Taylor Swift’s first single, Tim McGraw, came out in late 2006 and I was not particularly impressed. The single only dented the top 40 charts but did manage to reach #6 on the Country charts. Her second single was a different story: Teardrops On My Guitar did impress me. I showed the video to Beverly and told her that Taylor had the potential to be a major star. As my daughter Claire used to put it, everybody else in the family felt I was musically challenged so Bevie just nodded and went back to working on her crossword puzzle (Bevie prefers alternative rock and jazz and jazz-rock fusion and pretty much anything that she thinks is so much cooler than the Pop and Country that I like to listen to).
Taylor’s first album went on to produce five top ten Country hits but it would be another two years before her career really exploded.
September 01, 2006 was Taylor’s first appearance singing on the stage of the Grand Ole Opry. The original Grand Ole Opry was Ryman Auditorium in downtown Nashville, and in 1974 the new and improved Grand Ole Opry was opened at Opryland. The Grand Ole Opry broadcast live radio shows featuring Country music starting in 1925, and it’s hard to imagine that Taylor didn’t grow up in Nashville dreaming of the day she might finally perform there. It looks like she only got to perform her first single that first time; her first album didn’t come out until over a month later.
While I may not have been there to hear her perform, I knew what it was like to perform on the stage of the Grand Ole Opry: I sang at a concert there about 30 years earlier.
Through most of the seventies, I lived in Nashville and worked for the company that owned WSM and the Grand Ole Opry and Opryland (National Life and Accident Insurance Company). In addition to the Grand Ole Opry shows, the new Opry House presented a constant stream of concerts by almost any musical act you can think of and a great deal of other live shows. Back in the early sixties, a group named the Lettermen had a string of hits. They only had one top ten record on the Hot 100, but they made it to the top ten on the Adult Contemporary charts at least 16 times. Various versions of the group have spent over fifty years performing on the concert circuit, initially on the campus circuit and more recently on the oldies circuit (including periodic visits to Branson). At least one of the original members has been with the group continuously, although for one song I took his place!

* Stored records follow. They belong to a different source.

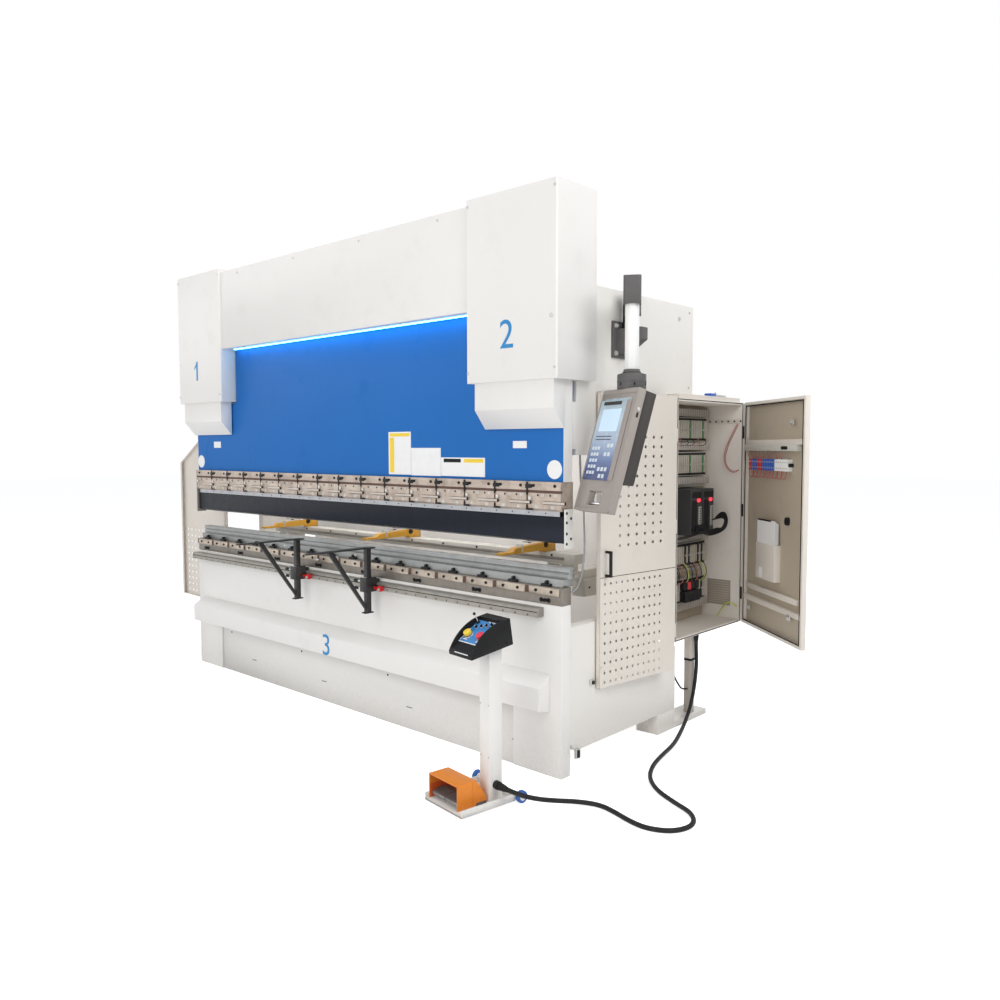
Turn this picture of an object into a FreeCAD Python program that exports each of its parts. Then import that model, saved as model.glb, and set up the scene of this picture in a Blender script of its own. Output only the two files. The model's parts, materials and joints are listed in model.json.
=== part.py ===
import FreeCAD, Part
import math
import os
import Sketcher

# Hydraulic press brake: frame, ram, tooling, back gauge, guards, electrical cabinet,
# operator pendant and foot-pedal pedestal. Millimetres, +X to the operator's right,
# +Y into the machine, +Z up. The origin is on the floor below the middle of the ram's front face.

SIZES = {
    # side frames, C-shaped plates cut from heavy sheet
    "machine_half": 1600, "frame_plate": 60, "frame_low": 105, "frame_corner": 40,
    "throat_low": 679, "throat_high": 1454, "throat_back": 465, "throat_round": 70,
    "neck_back": 790, "foot_back": 955, "foot_top": 440, "neck_low": 480,
    "jaw_front": 90, "head_front": 180, "head_low": 1784, "frame_top": 2222,
    "housing_back": 1100, "housing_low": 1745,
    # bed beam with two legs down to the floor
    "bed_front": -12, "bed_thick": 66, "bed_top": 784, "leg_inner": 1313, "bed_web_low": 290,
    "cover_sheet": 12, "cover_setback": 8, "cover_gap": 5,
    # belly cover across the front of the bed
    "belly_inset": 65, "belly_depth": 81, "belly_low": 296, "belly_nose_low": 312,
    "belly_nose_top": 418, "belly_top": 469,
    # ram and its guides
    "ram_inset": 2, "ram_thick": 60, "ram_low": 1335, "ram_shoulder": 1777,
    "ram_centre_half": 1092, "ram_top": 2250, "guide_low": 1480, "guide_high": 1690,
    "slide_gap": 0.3,
    # cylinder covers and the beam cover between them
    "cover_overhang": 41, "cover_gap_inner": 11, "cover_front": 103, "cover_top": 2621,
    "cover_edge_round": 10,
    "low_cover_overhang": 10, "low_cover_setback": 36, "low_cover_front": 84,
    "low_cover_back": 8, "low_cover_low": 1573, "low_cover_knee": 1659,
    "beam_cover_front": 89, "beam_cover_low": 2117, "beam_cover_top": 2599,
    "beam_cover_sheet": 60, "beam_cover_shelf": 2310,
    # tool clamps along the ram's lower edge
    "clamp_pitch": 200, "clamp_slot": 9, "clamp_inset": 6, "clamp_front": -15,
    "clamp_back": 75, "clamp_low": 1204, "clamp_groove": 9, "clamp_groove_low": 1284,
    "clamp_groove_high": 1296, "clamp_chamfer": 10,
    "lever_long": 124, "lever_high": 11, "lever_deep": 9, "lever_low": 1236, "lever_shift": 61,
    # punch and its adapter strip
    "adapter_inset": 20, "adapter_back": 50, "adapter_low": 1181, "adapter_front": -2,
    "punch_back": 34, "punch_heel": 1069, "punch_tip_low": 1055,
    "punch_tip_flat": 2, "punch_waist": 1100, "bend_line": 57,
    # crowning base, die holder and die
    "base_front": -10, "base_back": 55, "base_high": 80,
    "holder_inset": 12, "holder_front": 12, "holder_back": 82, "holder_top": 899,
    "die_width": 40, "die_top": 950, "groove_half": 6, "groove_deep": 9,
    "side_groove_low": 918, "side_groove_high": 930,
    "plate_pitch": 200, "plate_gap": 26, "plate_thick": 8,
    "plate_low": 828, "plate_top": 861,
    # guide rail along the front of the bed, for the support arms
    "rail_inset_right": 103, "rail_low": 728, "rail_top": 770, "rail_deep": 46,
    "rail_lip": 8,
    # front sheet supports
    "arm_left_at": -295, "arm_right_at": 352, "arm_tip": -486, "arm_root": -62,
    "arm_top": 959, "blade_thick": 7, "blade_root_half": 26, "blade_tip_half": 12,
    "post_half": 14, "post_front": -112, "post_back": -84, "post_low": 612,
    "brace_out": -352, "brace_thick": 26, "foot_pad": 6,
    "block_half": 27, "block_front": -128, "block_low": 722, "block_top": 798,
    "spindle_radius": 8, "spindle_long": 36, "knob_radius": 15, "knob_long": 24,
    # back gauge
    "gauge_rail_inset": 120, "gauge_rail_half": 28, "gauge_rail_low": 800, "gauge_rail_top": 842,
    "gauge_web_low": 550,
    "gauge_rail_back": 915, "carriage_front": 420, "carriage_back": 560, "carriage_half": 48,
    "carriage_top": 900, "beam_half": 1330, "gauge_beam_front": 430, "gauge_beam_back": 520,
    "gauge_beam_top": 950, "finger_first": -970, "finger_pitch": 1045, "finger_half": 20,
    "finger_tip": 104, "finger_low": 960, "tongue_thick": 12, "finger_step": 186,
    "finger_body_top": 988, "finger_rear_top": 1004,
    # perforated side guards, hinged at the rear
    "guard_front": 233, "guard_low": 367, "guard_top": 1742, "guard_thick": 25,
    "guard_hinge_out": 86, "guard_hinge_y": 797, "guard_closed_out": 18,
    "knuckle_radius": 7.7, "knuckle_long": 70, "hinge_gap": 0.3,
    "grip_low": 889, "grip_top": 1011, "grip_out": 38, "grip_bar": 12, "grip_from_edge": 36,
    "wing_hinge_out": 12, "wing_hinge_y": 215, "wing_turn": 93, "wing_drop": 372,
    "wing_long": 712, "guard_rim": 18, "guard_sheet": 3,
    # electrical cabinet on the right-hand side
    "cabinet_inset": 170, "cabinet_deep": 255, "cabinet_front": 805, "cabinet_rear": 1515,
    "cabinet_low": 497, "cabinet_top": 1735, "cabinet_wall": 15,
    "cap_inset": 14, "cap_high": 24, "mount_plate": 5, "mount_inset": 18,
    "foot_duct_inset": 58, "foot_duct_y": 1150, "foot_duct": 40,
    "duct_deep": 50, "duct_high": 42, "module_deep": 62, "module_high": 130,
    "module_width": 560, "module_upper": 1520, "module_lower": 1330,
    "contactor_upper": 830, "contactor_low": 630, "duct_space": 6,
    "drive_deep": 150, "drive_width": 118, "drive_high": 250, "drive_low": 1010,
    "drive_from_wall": 280, "drive_pitch": 130,
    # cabinet door
    "door_thick": 25, "door_gap": 2, "door_rim": 16, "door_sheet": 3, "door_axis_out": 8,
    "door_open": 50, "door_bar_low": 1500, "door_bar_high": 26,
    "door_stiff_low": 640,
    # pendant
    "bracket_front": 352, "bracket_back": 500, "bracket_low": 1905, "bracket_top": 2075,
    "bracket_sheet": 12, "lug_reach": 142, "lug_low": 1925, "lug_top": 2040, "lug_half": 26,
    "pivot_out": 76, "pivot_y": 416, "pivot_radius": 23,
    "drop_out": 250, "drop_y": 150, "tube_radius": 30, "arm_axis": 2156,
    "elbow_half": 38, "elbow_low": 2098, "elbow_top": 2216,
    "collar_top": 1822, "neck_low_at": 1800, "collar_low": 1738, "neck_radius": 35,
    "collar_radius": 62, "panel_turn": -21, "panel_tilt": 16.5,
    "panel_width": 268, "panel_long": 540, "panel_front": 52, "panel_frame": 36,
    "panel_box_deep": 62, "panel_box_long": 400, "panel_box_inset": 14,
    "hand_hole_wide": 96, "hand_hole_high": 62, "hand_hole_low": 26, "glass_wide": 190,
    "glass_long": 330, "glass_down": 42, "glass_thick": 3, "bar_radius": 7,
    # pedestal with console and foot pedals
    "pedestal_x": 1517, "pedestal_y": -385, "pedestal_turn": -8,
    "tray_left": 180, "tray_right": 78, "tray_front": 214, "tray_back": 70,
    "tray_sheet": 6, "tray_rim": 30, "pillar_half": 33, "pillar_top": 664,
    "axle_back": 86, "axle_radius": 8, "axle_height": 26, "wheel_radius": 26, "wheel_wide": 20,
    "pad_radius": 14, "pad_inset": 26, "pad_high": 6,
    "console_half": 76, "console_front": 160, "console_back": 60,
    "console_nose": 30, "console_high": 112, "console_tilt": 9,
    "console_cheek": 8, "console_arch": 215, "arch_middle": 20,
    "deck_inset": 20, "deck_end": 14, "deck_sunk": 12,
    "button_out": 42, "button_radius": 17, "button_high": 14, "button_lift": 7,
    "stem_radius": 8, "stem_deep": 14, "button_along": 74,
    "hood_left": 174, "hood_right": 26, "hood_front": 196, "hood_high": 106,
    "hood_flat": 96, "hood_end": 44, "hood_sheet": 5, "hood_end_high": 26,
    "pedal_gap": 6, "pedal_thick": 12, "pedal_front": 186, "pedal_back": 70,
    "pedal_low": 16, "pedal_rise": 12, "pedal_base_high": 10, "pedal_pin": 6,
    # rear feet
    "foot_plate_back": 1292, "foot_plate_wide": 130, "foot_plate_high": 28,
    "foot_bolt_y": 1205, "foot_bolt_inset": 70, "foot_bolt_radius": 15, "foot_bolt_top": 165,
    # rear sheet between the side frames
    "rear_sheet": 12, "rear_sheet_low": 300, "rear_sheet_front": 915,
    # leads
    "floor_lead": 20, "thin_lead": 9, "lead_exit": 80, "gland_radius": 18, "gland_long": 24,
    "lead_entry_y": 1175, "sensor_entry_y": 985, "sensor_entry_inset": 30,
}

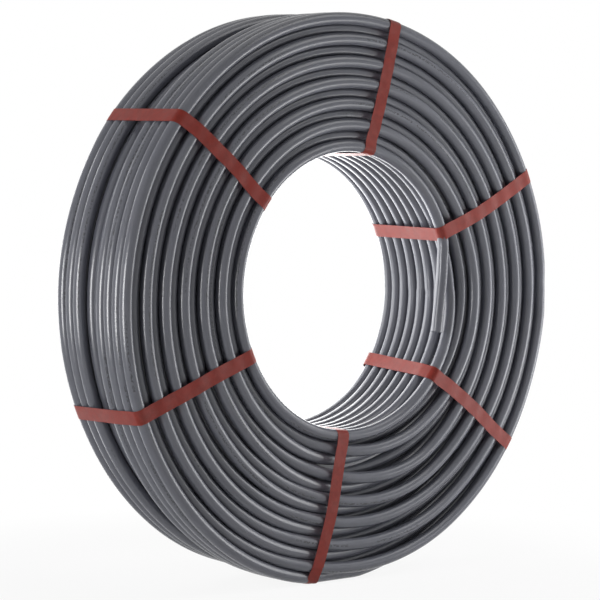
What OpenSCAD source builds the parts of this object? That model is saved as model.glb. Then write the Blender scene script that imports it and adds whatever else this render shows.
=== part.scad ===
// Coil of heating pipe: one continuous plastic pipe wound into a ring of nested
// turns and tied by six tapes. The coil stands on its rim with its axis along Y
// and its front end at -Y. The origin is on the floor, midway along the coil.

/* [Pipe] */
// Outside diameter of the pipe
pipe_od = 16; // [12:0.5:20]
// Wall of the pipe
pipe_wall = 2; // [1.2:0.1:3]

/* [Coil] */
// Inside diameter of the coil, at the crests of its innermost turns
coil_id = 370; // [330:1:450]
// Turns side by side in each full layer
turns_wide = 9; // [7:1:12]
// Layers of turns, one on the other
layers = 13; // [5:2:17]
// Sideways space between neighbouring turns of a layer
turn_gap = 0; // [0:0.1:2]
// Space between a layer and the layer it nests in
layer_gap = 0.6; // [0.1:0.1:1.5]
// Turns of the outermost layer that lie at the front, before its empty places
outer_front_turns = 4; // [1:1:5]
// Empty places in the outermost layer
outer_empty_turns = 2; // [0:1:3]

/* [Inner end] */
// Angle round the coil at which the inner end of the pipe leaves its turn
leave_angle = 45; // [35:1:70]
// Radius of the bend with which it turns into the opening
leave_bend_r = 130; // [105:1:150]
// Lean of its straight stretch towards the axis
end_lean = 5; // [0:0.5:10]
// Length of its straight stretch
end_length = 85; // [50:1:100]
// Depth of the bore in its straight stretch
end_bore_depth = 80; // [30:1:100]

/* [Tapes] */
// Width of each tape
tape_width = 19; // [12:0.5:30]
// Thickness of each tape
tape_thickness = 0.3; // [0.2:0.05:1]
// Space between a tape and the turns it passes over
tape_clearance = 0.1; // [0.05:0.05:0.3]

/* [Hidden] */
$fn = 180;
turn_fn = 48;
tape_fn = 48;

// Where the tapes sit round the coil, counted upwards from the right-hand side
tape_angles = [26.5, 81, 142, 204, 263, 323];

pipe_r = pipe_od / 2;
bore_r = pipe_r - pipe_wall;
turn_pitch = pipe_od + turn_gap;
half_pitch = turn_pitch / 2;
// Two neighbouring layers nest, so their centres lie closer than one diameter
layer_step = sqrt(pipe_od * pipe_od - half_pitch * half_pitch) + layer_gap;
inner_turn_r = coil_id / 2 + pipe_r;
outer_turn_r = inner_turn_r + (layers - 1) * layer_step;
coil_r = outer_turn_r + pipe_r;
end_y = (turns_wide - 1) * half_pitch;
// The inner end is drawn a little slimmer, so that it starts inside the wall of its turn
end_slimming = 0.1;
end_r = pipe_r - end_slimming;
// The plain core reaches this far past the turn centres and closes the grooves
core_reach = 2;

function is_short(layer) = layer % 2 == 1;
function turns_in(layer) = is_short(layer) ? turns_wide - 1 : turns_wide;
function turn_r(layer) = inner_turn_r + layer * layer_step;
function front_y(layer) = is_short(layer) ? half_pitch - end_y : -end_y;
function is_empty(turn) = turn >= outer_front_turns && turn < outer_front_turns + outer_empty_turns;

// Distance from the coil's axis to the inner end's centreline, at an angle round the coil
bend_offset = inner_turn_r - leave_bend_r;
function leaving_r(angle) =
    bend_offset * cos(leave_angle - angle)
    + sqrt(leave_bend_r * leave_bend_r - pow(bend_offset * sin(leave_angle - angle), 2));
// Slope of the inner end there, against a circle round the coil's axis
function leaving_slope(angle) = asin(bend_offset * sin(leave_angle - angle) / leave_bend_r);

// The coil's sections are drawn with the radius along X and the axis along Y
module turn_circle(radius, y) {
    translate([radius, y])
        circle(r = pipe_r, $fn = turn_fn);
}

module layer_turns(layer) {
    for (turn = [0 : turns_in(layer) - 1])
        turn_circle(turn_r(layer), front_y(layer) + turn * turn_pitch);
}

module outermost_turns() {
    for (turn = [0 : turns_wide - 1])
        if (!is_empty(turn))
            turn_circle(outer_turn_r, front_y(layers - 1) + turn * turn_pitch);
}

module end_turns() {
    for (layer = [1 : layers - 3], side = [-1, 1])
        turn_circle(turn_r(layer), side * front_y(layer));
}

// Plain core behind the turns that show, one zigzag along each end of the coil
module core_section() {
    core_layers = [for (layer = [0 : layers - 2]) layer];
    function reach_r(layer) =
        turn_r(layer) + (layer == 0 ? -core_reach : layer == layers - 2 ? core_reach : 0);
    front = [for (layer = core_layers) [reach_r(layer), front_y(layer) - core_reach]];
    back = [for (layer = core_layers) [reach_r(layer), core_reach - front_y(layer)]];
    polygon(concat(front, [for (i = [layers - 2 : -1 : 0]) back[i]]));
}

// Core under one group of turns of the outermost layer
module group_core(first, last) {
    low_y = front_y(layers - 1) + first * turn_pitch - core_reach;
    high_y = front_y(layers - 1) + last * turn_pitch + core_reach;
    if (last >= first)
        translate([turn_r(layers - 2) - core_reach, low_y])
            square([layer_step + 2 * core_reach, high_y - low_y]);
}

module coil_section() {
    layer_turns(0);
    end_turns();
    layer_turns(layers - 2);
    outermost_turns();
    core_section();
    group_core(0, outer_front_turns - 1);
    group_core(outer_front_turns + outer_empty_turns, turns_wide - 1);
}

module wound_turns() {
    rotate([90, 0, 0])
        rotate_extrude()
            mirror([0, 1])
                coil_section();
}

// Turns its children about the bend's centre, from the right-hand side upwards
module bend_frame(angle) {
    translate([bend_offset * cos(leave_angle), -end_y, bend_offset * sin(leave_angle)])
        rotate([0, -angle, 0])
            children();
}

// The inner end leaves its turn in a tighter bend and runs out straight
module inner_end() {
    bend_frame(-end_lean) {
        rotate([90, 0, 0])
            rotate_extrude(angle = leave_angle + end_lean)
                translate([leave_bend_r, 0])
                    circle(r = end_r);
        translate([leave_bend_r, 0, -end_length])
            cylinder(h = end_length, r = end_r);
    }
}

module inner_end_bore() {
    bend_frame(-end_lean)
        translate([leave_bend_r, 0, -end_length - 1])
            cylinder(h = end_bore_depth + 1, r = bore_r);
}

module pipe_coil() {
    color("dimgray")
        translate([0, 0, coil_r])
            difference() {
                union() {
                    wound_turns();
                    inner_end();
                }
                inner_end_bore();
            }
}

// Outline of a taut tape round the turns, grown by a distance
module tape_outline(angle, grow) {
    half_width = tape_width / 2;
    // The bore curves towards the tape's edges, and the inner end may pass under it
    bore_bow = coil_id / 2 - sqrt(pow(coil_id / 2, 2) - half_width * half_width);
    low_edge = angle - asin(half_width / (inner_turn_r - pipe_r));
    over_end = angle < leave_angle && low_edge > -end_lean;
    slant = leaving_slope(low_edge) + angle - low_edge;
    slant_bow = over_end ? pipe_r / cos(slant) - pipe_r : 0;
    front_inner_r = over_end ? leaving_r(low_edge) - slant_bow : inner_turn_r;
    hull() {
        for (y = [-end_y, end_y])
            translate([outer_turn_r, y])
                circle(r = pipe_r + grow, $fn = tape_fn);
        translate([inner_turn_r - bore_bow, end_y])
            circle(r = pipe_r + grow, $fn = tape_fn);
        translate([front_inner_r - bore_bow, -end_y])
            circle(r = pipe_r + grow, $fn = tape_fn);
    }
}

module tape(number) {
    angle = tape_angles[number - 1];
    color("firebrick")
        translate([0, 0, coil_r])
            rotate([0, -angle, 0])
                linear_extrude(tape_width, center = true)
                    difference() {
                        tape_outline(angle, tape_clearance + tape_thickness);
                        tape_outline(angle, tape_clearance);
                    }
}

pipe_coil();
tape(1);  // tape_1
tape(2);  // tape_2
tape(3);  // tape_3
tape(4);  // tape_4
tape(5);  // tape_5
tape(6);  // tape_6
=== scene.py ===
"""Looks of the coil of heating pipe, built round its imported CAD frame."""

import math

import bpy
from bpy.props import FloatProperty, FloatVectorProperty, IntProperty, PointerProperty
from mathutils import Matrix, Vector
from mathutils.geometry import convex_hull_2d


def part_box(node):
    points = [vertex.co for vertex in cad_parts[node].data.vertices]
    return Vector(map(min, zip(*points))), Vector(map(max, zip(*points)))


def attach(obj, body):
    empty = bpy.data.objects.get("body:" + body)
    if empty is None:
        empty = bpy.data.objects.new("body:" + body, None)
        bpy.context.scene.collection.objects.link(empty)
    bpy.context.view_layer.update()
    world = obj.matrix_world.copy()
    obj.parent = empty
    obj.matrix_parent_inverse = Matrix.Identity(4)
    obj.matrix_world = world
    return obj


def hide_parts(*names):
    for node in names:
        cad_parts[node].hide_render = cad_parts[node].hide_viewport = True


bl_info = {
    "name": "Heating pipe coil",
    "version": (1, 0, 0),
    "blender": (4, 5, 0),
    "location": "3D View > Sidebar > Pipe coil",
    "description": "Winds the pipe, ties it with tapes and lights it",
    "category": "Object",
}

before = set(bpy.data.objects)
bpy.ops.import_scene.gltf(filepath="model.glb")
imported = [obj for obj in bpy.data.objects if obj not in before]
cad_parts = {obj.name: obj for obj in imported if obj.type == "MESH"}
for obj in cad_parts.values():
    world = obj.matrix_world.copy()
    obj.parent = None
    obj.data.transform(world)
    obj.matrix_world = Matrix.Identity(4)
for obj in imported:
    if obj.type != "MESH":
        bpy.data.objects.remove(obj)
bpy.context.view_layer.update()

MM = 0.001
TURN = 360.0
SMOOTH_ANGLE = math.radians(40)

# The frame's coil
COIL_LOW, COIL_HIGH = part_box("pipe_coil")
COIL_MIDDLE_Z = (COIL_LOW.z + COIL_HIGH.z) / 2 / MM

# The wound turns lie a little off the middle of the rim: their centre, in mm
HUB_X = 2.73
HUB_Z = COIL_MIDDLE_Z + 7.0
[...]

Kathy (my first wife) and I usually spent Saturday nights playing Mahjong with Rick and Cathy Maurer. When a Lettermen concert was announced for the Opry House, Rick and I decided to get tickets so the four of us could go together. I picked up tickets immediately, and somehow we got tickets in the center of the first row (that was back when mere mortals could simply walk up to the ticket office and buy great tickets; don’t try this now, kids).
As usual at concerts, I sat there and sang along with each song, probably matching the singers word for word. After a few songs, Tony Butala came down into the audience with a microphone and invited several people to sing a few words from various songs. There was lots of nervous laughter and off-key entertainment, and then he got to me. He asked me to sing I Can’t Help Falling In Love, a song that was a big hit for Elvis. At first, he simply held the mike in front of me, and then he handed me the mike and had me stand up and walk along to sing to several of the people in the front row. Finally, I was instructed to get up on stage! Tony sat down next to Kathy, and one of the other Lettermen handed me a Letterman jacket to put on, and we continued to sing the entire rest of the song.
I was a little surprised on the stage because unless the house lights were on you couldn’t see past the first few rows. No wonder Tony picked on me – I was one of the few people he could see in the audience, and he got to sit in the audience with his arm around Kathy (who was smiling and laughing excitedly).
If you’ve almost anything I’ve ever written, you probably won’t be surprised that I couldn’t help clowning around while we sang. Without missing a note, I somehow managed to spend time:
- searching the pockets of the jacket to see if they were empty.
- kidding the singer on the right when one of us started singing in the wrong key (I swear it wasn’t me, it had to be that would-be professional!)
- holding one of the final notes for about forever until one of them slapped me on the back to break me out of the note.
- joking about being paid scale to sing (Tony mumbled something about fish in response).
After I finished and the applause faded, the house lights came up and Tony wandered further back into the audience and found a woman with the voice of an angel and let her sing a song. Great fun, but I hardly noticed anything the rest of the night. Iit was a once in a lifetime event for me – for a brief moment in time I was almost a rock star.
Taylor? She probably gets to sing at the Opry any time she wants to now. If I ever see her live I’ll probably hope she sits down with her guitar and no other backup and sings Teardrops On My Guitar. Even if she doesn’t the crowd will probably love the show.